- [SOURCE EXCERPT]:
__________________________________________________

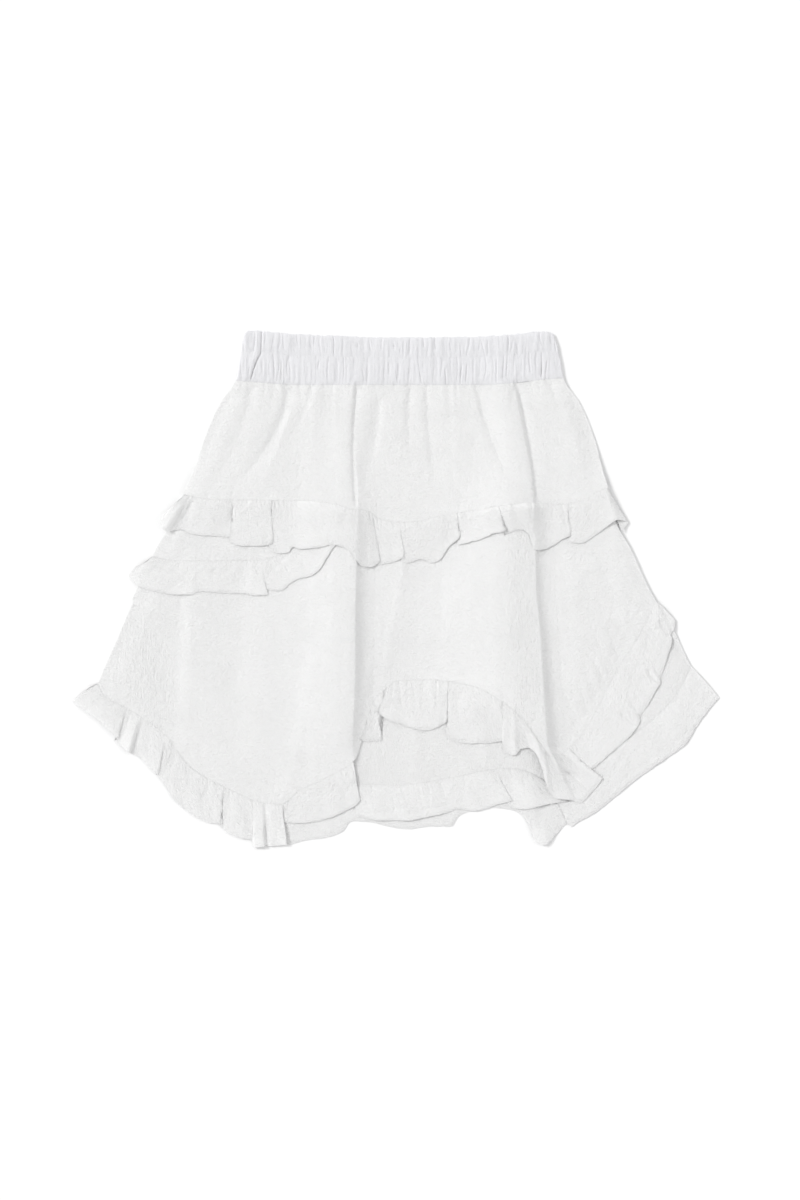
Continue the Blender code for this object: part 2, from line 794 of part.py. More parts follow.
def lay_front(pile, cloth, casing, yoke):
    """The front pieces, from the underskirt up."""
    pile.settle()
    under_sides = (lambda y: np.full(np.shape(y), -60.0), FRONT_SIDES[1])
    under = panel(pile, "under_front", yoke, edge(UNDER_EDGE), 8, (22,), under_sides, cloth, soft=0.3)
    ruffle(pile, "under_ruffle", under, UNDER_RUFFLE, STEPS, cloth)
    pile.settle()
    over = panel(pile, "over_front", yoke, edge(OVER_EDGE), 12, (11, 7, 8), FRONT_SIDES, cloth, True, 1.0)
    ruffle(pile, "over_ruffle_left", over, OVER_RUFFLE_LEFT, STEPS, cloth)
    ruffle(pile, "over_ruffle_right", over, OVER_RUFFLE_RIGHT, STEPS, cloth)
    pile.settle()
    short_sides = (FRONT_SIDES[0], lambda y: np.full(np.shape(y), -38.0))
    short = panel(pile, "short_tier", yoke, edge(SHORT_EDGE), 5, (14,), short_sides, cloth, soft=0.4)
    ruffle(pile, "short_ruffle", short, SHORT_RUFFLE, STEPS, cloth)
    pile.settle()
    yoke_front = panel(
        pile, "yoke_front", waist_seam, yoke_foot(yoke), 8, (8, 6, 5), FRONT_SIDES, cloth, True, 1.0
    )
    ruffle(pile, "top_ruffle", yoke_front, TOP_RUFFLE, STEPS, cloth)
    band(pile, "waistband_front", 0.0, GATHERS, GATHER_RISE, casing)


def main():
    clear_scene()
    cloth = cotton("white crinkled cotton", (0.86, 0.86, 0.85), 0.85)
    casing = cotton("white gathered casing", (0.87, 0.87, 0.88), 0.8)
    pile = Pile()
    yoke = edge(YOKE_EDGE)
    lay_back(pile, cloth, casing, yoke)
    lay_front(pile, cloth, casing, yoke)


main()
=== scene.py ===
"""Tiered ruffle skirt of white crinkled cotton, laid flat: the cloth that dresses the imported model.

Lengths in the tables are in millimetres, with X across the skirt, Y from the hem to the waist and Z up from the
surface that it lies on. MM turns them into Blender's metres.

The pieces are laid one after another on a pile that keeps the height of the cloth, so each lies on those before it.
"""

from functools import partial

import bpy
import numpy as np
from bpy.props import FloatProperty, FloatVectorProperty, IntProperty, PointerProperty
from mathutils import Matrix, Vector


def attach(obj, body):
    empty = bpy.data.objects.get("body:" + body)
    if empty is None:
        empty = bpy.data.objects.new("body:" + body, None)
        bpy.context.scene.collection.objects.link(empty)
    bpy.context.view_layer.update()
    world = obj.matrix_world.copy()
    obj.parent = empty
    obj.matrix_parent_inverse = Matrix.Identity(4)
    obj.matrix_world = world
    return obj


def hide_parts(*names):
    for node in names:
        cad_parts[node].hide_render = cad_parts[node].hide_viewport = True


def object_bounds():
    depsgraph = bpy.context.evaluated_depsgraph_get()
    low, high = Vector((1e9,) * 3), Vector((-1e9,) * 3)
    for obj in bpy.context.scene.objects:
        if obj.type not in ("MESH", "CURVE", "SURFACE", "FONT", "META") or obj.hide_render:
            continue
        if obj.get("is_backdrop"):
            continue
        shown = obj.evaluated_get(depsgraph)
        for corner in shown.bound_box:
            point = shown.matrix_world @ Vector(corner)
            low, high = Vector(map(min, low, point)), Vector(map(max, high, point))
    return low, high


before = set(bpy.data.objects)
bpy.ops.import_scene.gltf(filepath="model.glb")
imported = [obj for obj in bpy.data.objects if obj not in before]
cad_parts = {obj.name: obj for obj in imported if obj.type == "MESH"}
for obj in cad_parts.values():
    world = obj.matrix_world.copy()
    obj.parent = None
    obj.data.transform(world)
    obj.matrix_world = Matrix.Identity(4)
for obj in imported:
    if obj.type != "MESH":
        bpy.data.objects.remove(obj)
CAD_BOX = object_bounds()

bl_info = {
    "name": "Tiered Ruffle Skirt",
    "version": (1, 0, 0),
    "blender": (4, 5, 0),
    "location": "3D View > Sidebar > Skirt",
    "description": "Lays out a tiered ruffle skirt of white crinkled cotton, piece by piece",
    "category": "Object",
}

MM = 0.001
CENTRE = np.array([0.0, 1.18, 0.0])  # from the tables' origin to the middle of the laid skirt
SAMPLE_STEP = 0.7  # between the points that mark a surface on the pile, so that no cell is missed
LAYER_GAP = 0.08  # between layers that lie on each other
LIES_AT = 0.27  # from the surface under a layer to the middle of its cloth
DRAPE = 2  # how far a layer spans what is under it before it comes down
CARRIED = 4  # how far a pile's height is carried on past its outer edge
SETTLING_ROUNDS = 24  # until a panel's rows lie where its edges put them
BAND_ROUNDS = 5  # the same for the waistband
SPAN, SPAN_SLOPE = 60, 0.06  # how far and how steeply a layer comes down from a step under it
SHARP_RIM = 1.1  # radians, so that a hem's narrow side shades apart from its face
YARN_SPACING = 0.00045  # metres, between the yarns of the weave
STEEP_RISE = 10.0  # height from which a deep fold leans over its own foot
FOOT_REACH, SIDE_REACH = 36, 16  # how far a panel comes down towards its lower edge and towards its sides
HEM_SAMPLES = 6000  # along a ruffle's hem, to measure its length
BACK_RUFFLE_DEPTH = 26.5  # of the ruffles that are hidden under the skirt
BAND_LENGTH, BAND_DEPTH = 240, 38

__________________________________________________

- [WHAT YOU NEED TO DO]:
Write the data from above out again, exactly.

- [ANSWER TO THE PROBLEM]:
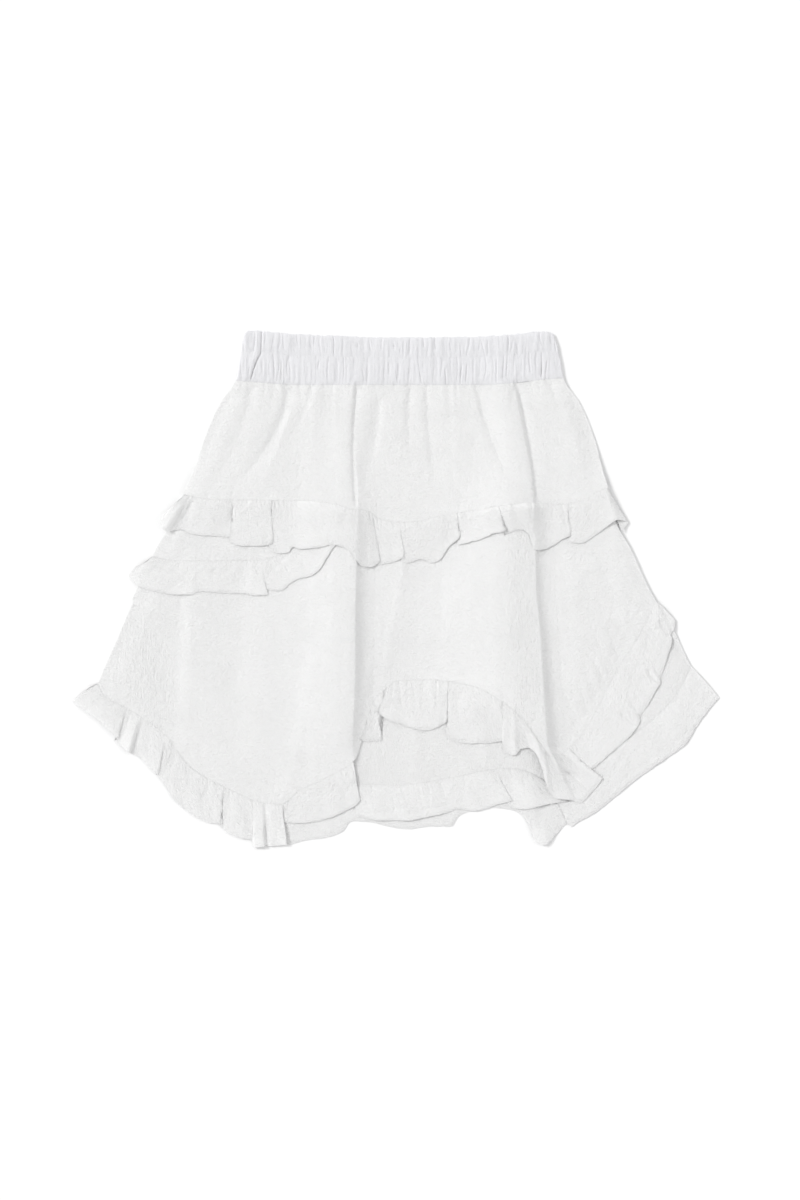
Continue the Blender code for this object: part 2, from line 794 of part.py. More parts follow.
def lay_front(pile, cloth, casing, yoke):
    """The front pieces, from the underskirt up."""
    pile.settle()
    under_sides = (lambda y: np.full(np.shape(y), -60.0), FRONT_SIDES[1])
    under = panel(pile, "under_front", yoke, edge(UNDER_EDGE), 8, (22,), under_sides, cloth, soft=0.3)
    ruffle(pile, "under_ruffle", under, UNDER_RUFFLE, STEPS, cloth)
    pile.settle()
    over = panel(pile, "over_front", yoke, edge(OVER_EDGE), 12, (11, 7, 8), FRONT_SIDES, cloth, True, 1.0)
    ruffle(pile, "over_ruffle_left", over, OVER_RUFFLE_LEFT, STEPS, cloth)
    ruffle(pile, "over_ruffle_right", over, OVER_RUFFLE_RIGHT, STEPS, cloth)
    pile.settle()
    short_sides = (FRONT_SIDES[0], lambda y: np.full(np.shape(y), -38.0))
    short = panel(pile, "short_tier", yoke, edge(SHORT_EDGE), 5, (14,), short_sides, cloth, soft=0.4)
    ruffle(pile, "short_ruffle", short, SHORT_RUFFLE, STEPS, cloth)
    pile.settle()
    yoke_front = panel(
        pile, "yoke_front", waist_seam, yoke_foot(yoke), 8, (8, 6, 5), FRONT_SIDES, cloth, True, 1.0
    )
    ruffle(pile, "top_ruffle", yoke_front, TOP_RUFFLE, STEPS, cloth)
    band(pile, "waistband_front", 0.0, GATHERS, GATHER_RISE, casing)


def main():
    clear_scene()
    cloth = cotton("white crinkled cotton", (0.86, 0.86, 0.85), 0.85)
    casing = cotton("white gathered casing", (0.87, 0.87, 0.88), 0.8)
    pile = Pile()
    yoke = edge(YOKE_EDGE)
    lay_back(pile, cloth, casing, yoke)
    lay_front(pile, cloth, casing, yoke)


main()
=== scene.py ===
"""Tiered ruffle skirt of white crinkled cotton, laid flat: the cloth that dresses the imported model.

Lengths in the tables are in millimetres, with X across the skirt, Y from the hem to the waist and Z up from the
surface that it lies on. MM turns them into Blender's metres.

The pieces are laid one after another on a pile that keeps the height of the cloth, so each lies on those before it.
"""

from functools import partial

import bpy
import numpy as np
from bpy.props import FloatProperty, FloatVectorProperty, IntProperty, PointerProperty
from mathutils import Matrix, Vector


def attach(obj, body):
    empty = bpy.data.objects.get("body:" + body)
    if empty is None:
        empty = bpy.data.objects.new("body:" + body, None)
        bpy.context.scene.collection.objects.link(empty)
    bpy.context.view_layer.update()
    world = obj.matrix_world.copy()
    obj.parent = empty
    obj.matrix_parent_inverse = Matrix.Identity(4)
    obj.matrix_world = world
    return obj


def hide_parts(*names):
    for node in names:
        cad_parts[node].hide_render = cad_parts[node].hide_viewport = True


def object_bounds():
    depsgraph = bpy.context.evaluated_depsgraph_get()
    low, high = Vector((1e9,) * 3), Vector((-1e9,) * 3)
    for obj in bpy.context.scene.objects:
        if obj.type not in ("MESH", "CURVE", "SURFACE", "FONT", "META") or obj.hide_render:
            continue
        if obj.get("is_backdrop"):
            continue
        shown = obj.evaluated_get(depsgraph)
        for corner in shown.bound_box:
            point = shown.matrix_world @ Vector(corner)
            low, high = Vector(map(min, low, point)), Vector(map(max, high, point))
    return low, high


before = set(bpy.data.objects)
bpy.ops.import_scene.gltf(filepath="model.glb")
imported = [obj for obj in bpy.data.objects if obj not in before]
cad_parts = {obj.name: obj for obj in imported if obj.type == "MESH"}
for obj in cad_parts.values():
    world = obj.matrix_world.copy()
    obj.parent = None
    obj.data.transform(world)
    obj.matrix_world = Matrix.Identity(4)
for obj in imported:
    if obj.type != "MESH":
        bpy.data.objects.remove(obj)
CAD_BOX = object_bounds()

bl_info = {
    "name": "Tiered Ruffle Skirt",
    "version": (1, 0, 0),
    "blender": (4, 5, 0),
    "location": "3D View > Sidebar > Skirt",
    "description": "Lays out a tiered ruffle skirt of white crinkled cotton, piece by piece",
    "category": "Object",
}

MM = 0.001
CENTRE = np.array([0.0, 1.18, 0.0])  # from the tables' origin to the middle of the laid skirt
SAMPLE_STEP = 0.7  # between the points that mark a surface on the pile, so that no cell is missed
LAYER_GAP = 0.08  # between layers that lie on each other
LIES_AT = 0.27  # from the surface under a layer to the middle of its cloth
DRAPE = 2  # how far a layer spans what is under it before it comes down
CARRIED = 4  # how far a pile's height is carried on past its outer edge
SETTLING_ROUNDS = 24  # until a panel's rows lie where its edges put them
BAND_ROUNDS = 5  # the same for the waistband
SPAN, SPAN_SLOPE = 60, 0.06  # how far and how steeply a layer comes down from a step under it
SHARP_RIM = 1.1  # radians, so that a hem's narrow side shades apart from its face
YARN_SPACING = 0.00045  # metres, between the yarns of the weave
STEEP_RISE = 10.0  # height from which a deep fold leans over its own foot
FOOT_REACH, SIDE_REACH = 36, 16  # how far a panel comes down towards its lower edge and towards its sides
HEM_SAMPLES = 6000  # along a ruffle's hem, to measure its length
BACK_RUFFLE_DEPTH = 26.5  # of the ruffles that are hidden under the skirt
BAND_LENGTH, BAND_DEPTH = 240, 38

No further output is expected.